## Your task:
From the listing below, select every line where the word "that" appears.

## Provided data:
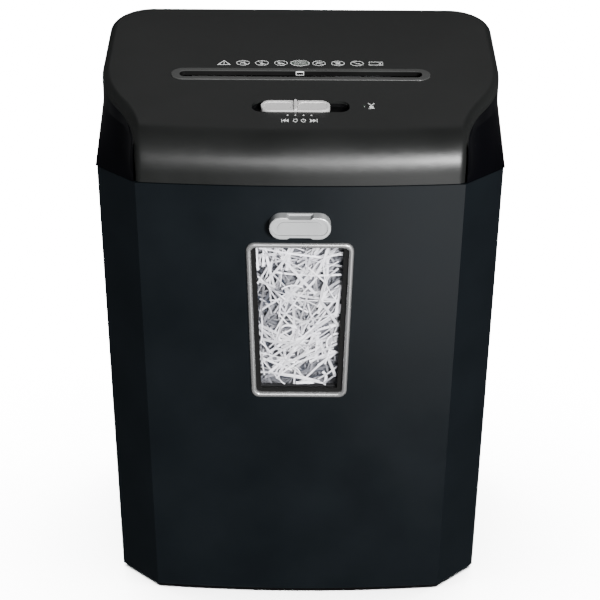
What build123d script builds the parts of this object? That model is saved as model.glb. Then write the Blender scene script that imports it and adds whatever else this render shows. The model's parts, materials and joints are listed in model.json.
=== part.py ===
from build123d import *

import os
from math import atan2, cos, pi, radians, sin, sqrt, tan

# Strip-cut paper shredder: a tapered floor cabinet with a pull-out bin and a fixed cutting head.
# Millimetres. +Z is up, -Y is the front, and X = 0 is the middle of the paper slot. The origin is on
# the floor under the centre of the whole machine, pull knob and cord grommet included.

# ---------------------------------------------------------------- driving dimensions
FOOT_Z = 4.0  # underside of the cabinet, on rubber feet
SEAM_Z = 460.0  # parting line between the bin or cabinet and the head
SEAM_GAP = 1.4
REACH = 145.0  # from the origin to the knob's front and to the grommet's back
PAPER_WIDTH = 230.0  # clear width of the feed slot, for sheets 210 wide
WALL = 2.6
CABINET_WALL = 2.8
PART_Y = -80.0  # the bin's front panel ends here, and the cabinet's sides begin
PART_GAP = 0.5
LEDGE_TOP_Z = 440.0  # the head's chassis stands on ledges at this height
REAR_HALF = 138.0  # half width of the separate rear panel
REAR_PANEL_Y = 110.0  # the rear panel lies behind this
FOOT_X, FOOT_YS = 148.0, (-78.0, 104.0)
FOOT_SCREW_HOLE = 2.2

# Plan outlines: half width, half width of the bowed front, front, bow, where the chamfer meets the
# side, back, and back corner radius.
HEAD_PLAN = dict(half=190.0, fore=150.0, front=135.0, bow=7.5, side_y=-91.0, back=137.0, corner=42.0)
SEAM_PLAN = dict(half=188.4, fore=150.0, front=135.0, bow=7.5, side_y=-91.0, back=136.0, corner=40.6)
TOP_PLAN = dict(half=187.2, fore=149.2, front=134.2, bow=7.5, side_y=-90.2, back=135.0, corner=39.6)
FOOT_PLAN = dict(half=182.8, fore=143.8, front=126.4, bow=7.5, side_y=-83.6, back=131.0, corner=36.0)

# Head cover: a plane that falls towards the front, then rolls over into the front face.
SLOPE = 8.0
SLOPE_RISE = tan(radians(SLOPE))
COVER_Z = 519.1  # height of the cover's plane at Y = 0
FRONT_ROLL = 37.0
EDGE_ROLL = 8.5
COVER_SKIRT = 10.0  # how far the cover's sides reach down
WAIST_Z = 490.0  # the side panels lean in up to here
WAIST_END_Y = 16.0  # the cover's waist has reached full width here
SCOOP_LEVELS = 5  # outlines that shape the side panels between the seam and the waist
PANEL_GAP = 0.3
REAR_COVER_Y = 92.0  # the side panels end and the rear cover begins
VENT_COUNT, VENT_START, VENT_PITCH, VENT_WIDTH = 14, -10.0, 9.0, 3.4
VENT_Z = (472.0, 506.0)
GROMMET_AT, GROMMET_RADIUS, CORD_RADIUS = (-118.0, 480.0), 8.0, 3.6  # the grommet's place in X and Z

# Head chassis: a tray with posts that carry the cover, open under the cutters
CHASSIS_INSET = 4.6
CHASSIS_WALL = 2.4
CHASSIS_FLOOR = 3.0
POSTS = ((-158.0, -60.0), (158.0, -60.0), (-168.0, 101.0), (168.0, 101.0), (-60.0, 127.2), (60.0, 127.2))
POST_RADIUS = 5.0
DISCHARGE_X, DISCHARGE_Y = 114.5, (-50.0, 36.0)

# Feed slot and cutting mechanism
SLOT_Y = -7.0
BEZEL_LENGTH, BEZEL_WIDTH, BEZEL_OPENING = 246.0, 22.5, 12.4
THROAT_HALF, THROAT_Z = 2.6, 499.5  # half width and height of the guides' lower end
FLAP_WIDTH, FLAP_PIVOT = 8.0, (3.4, 508.5)
CUTTER_Z = 478.0
CUTTER_SPACING = 36.0
CUTTER_RADIUS, CUTTER_TEETH, TOOTH_DEPTH = 19.5, 30, 0.7
SPACER_RADIUS = 13.0
DISC_COUNT = 19
DISC_PITCH = 12.0
DISC_WIDTH = 5.8
FRONT_OFFSET, REAR_OFFSET = 0.1, 6.1  # the rear shaft's discs run in the front shaft's gaps
SPACER_WIDTH = 6.2
HEX_ACROSS = 16.0
JOURNAL_RADIUS = 6.0
RUNNING_GAP = 0.04
PLATE_X = 118.0  # inner faces of the steel end plates
PLATE_THICK = 3.0
PLATE_TOP_Z = 503.0

# Gear train
PRESSURE_ANGLE = 25.0
BACKLASH = 0.24
SYNC_MODULE, SYNC_TEETH = 2.0, 18
FINAL_MODULE, FINAL_TEETH, PINION_TEETH = 2.0, 32, 12
FIRST_MODULE, WHEEL_TEETH, MOTOR_TEETH = 1.0, 66, 12
IDLER_ANGLE, MOTOR_ANGLE = 11.0, -15.0
GEAR_WIDTH, WHEEL_WIDTH = 9.0, 7.0
PLATE_FACE = PLATE_X + PLATE_THICK  # outer face of an end plate
SYNC_X = (-PLATE_FACE - 2.5 - GEAR_WIDTH, -PLATE_FACE - 2.5)
FINAL_X = (PLATE_FACE + 2.5, PLATE_FACE + 2.5 + GEAR_WIDTH)
WHEEL_X = (FINAL_X[1] + 2.0, FINAL_X[1] + 2.0 + WHEEL_WIDTH)
GEAR_PLATE_X = (WHEEL_X[1] + 4.0, WHEEL_X[1] + 6.0)
SPINDLE_RADIUS = 4.0

# Motor
MOTOR_RADIUS, MOTOR_X = 29.0, (12.0, 112.0)
MOTOR_SHAFT_RADIUS = 4.0
BELL_WALL = 2.5
FAN_BLADES = 7

# Mechanism's fasteners, as (Y, Z)
TIE_BARS = ((-48.0, 450.2), (-48.0, 497.0), (30.0, 498.0), (30.0, 450.2))
PILLARS = ((-31.0, 497.0), (-31.0, 451.0), (108.0, 451.0), (108.0, 494.0))

# Control board and the switch that the bin works
BOARD_X, BOARD_Y, BOARD_Z = (-178.0, -138.0), (0.0, 92.0), 450.0
INTERLOCK_AT = (-168.0, -74.0)
PLUNGER_RADIUS, PLUNGER_LOW = 2.2, 435.4

# Bin
BUCKET_GAP = 8.0  # from the outer skin to the bucket
BUCKET_WALL = 2.2
BUCKET_FLOOR_Z = 12.6
BUCKET_TOP_Z = 430.0
BUCKET_BACK = 118.0
SHREDS_TOP_Z = 396.0
SHREDS_SKIN = 3.4
BIN_SCREWS = ((-112.0, 416.0), (112.0, 416.0), (-104.0, 34.0), (104.0, 34.0))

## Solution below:
What build123d script builds the parts of this object? That model is saved as model.glb. Then write the Blender scene script that imports it and adds whatever else this render shows. The model's parts, materials and joints are listed in model.json.
# Head cover: a plane that falls towards the front, then rolls over into the front face.
SCOOP_LEVELS = 5  # outlines that shape the side panels between the seam and the waist
# Head chassis: a tray with posts that carry the cover, open under the cutters
# Control board and the switch that the bin works